Once connected to Wi-Fi, the Cocoon can also be used to stream music via AirPlay from any Mac, iPhone, iPad or iPod touch, and via DLNA from Android and Windows smartphones and tablets.

We’ve been concentrating on wireless connectivity but, of course, the Cocoon can also play audio from any docked iOS device (though only older models with 30-pin Dock connectors) and from any audio source plugged in to the 3.5mm Aux-In port.

With control delegated to connected devices, the Cocoon body sports the bare minimum – just four touch-sensitive areas on top for Source, Play/Pause, Volume Up and Volume Down, and a couple of wireless-related buttons at the back.

Inside are two woofers and two tweeters augmented by a large acoustic chamber and bass ports, and powered by four 25W Class D amps.

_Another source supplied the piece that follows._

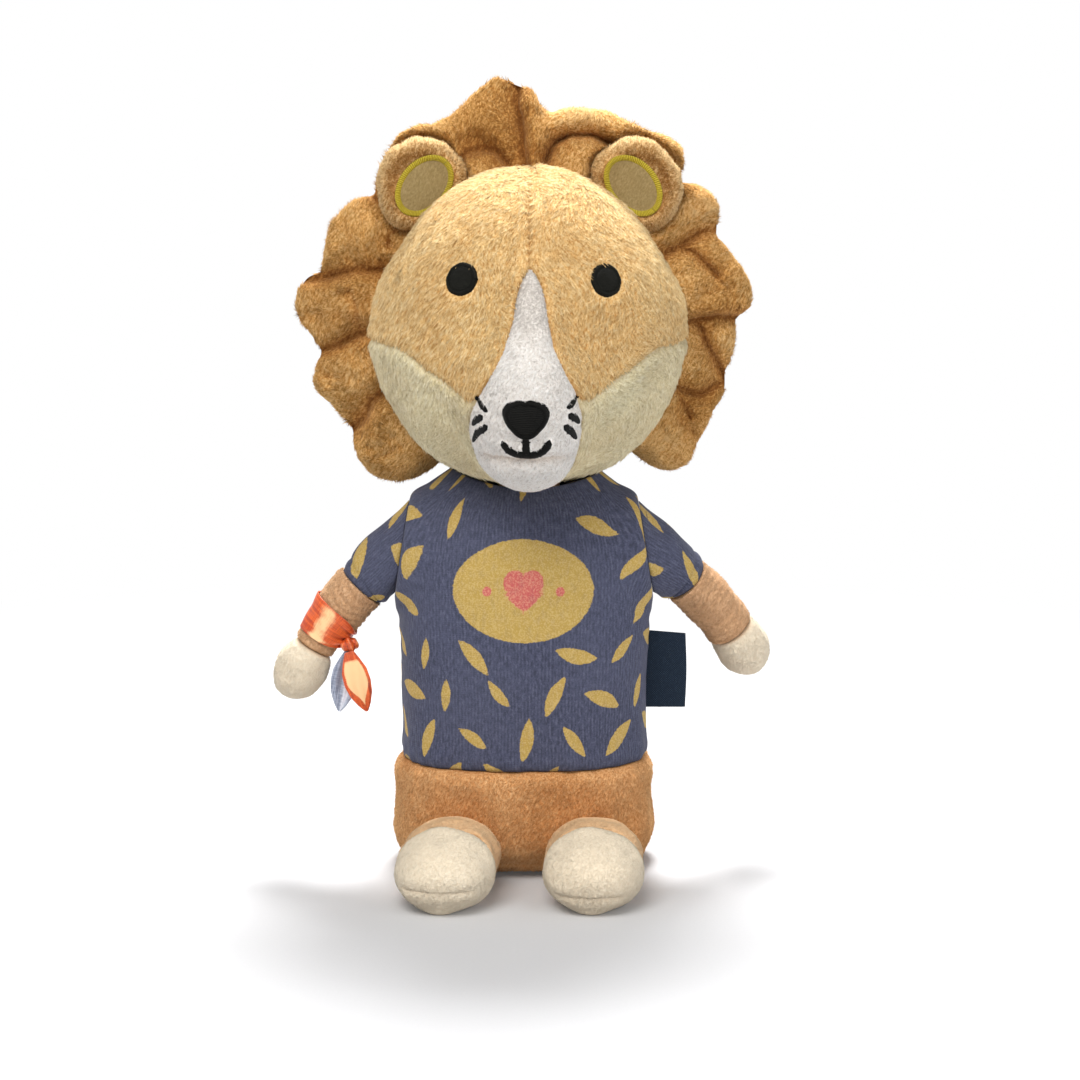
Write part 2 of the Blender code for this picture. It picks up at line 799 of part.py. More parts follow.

Audio quality is very good, with a solid, well-defined midrange, and a beautifully musical treble. The bass is a bit disappointing, however; it’s definitely there, but we missed more of a punch in all genres from jazz to dance. Hitting the Loudness switch pumped it up a bit, but we feel Loudness modes sacrifice more than they deliver so we left it well alone. Soundstaging is good, though not expansive.

Bottom line.

Besides the failed firmware update, the only problem we had with the Cocoon was the price. At $699 you’re getting into the neighbourhood of the Bowers & Wilkins Zeppelin Air and the NAD VISO 1 – which are both awesome wireless speaker docks.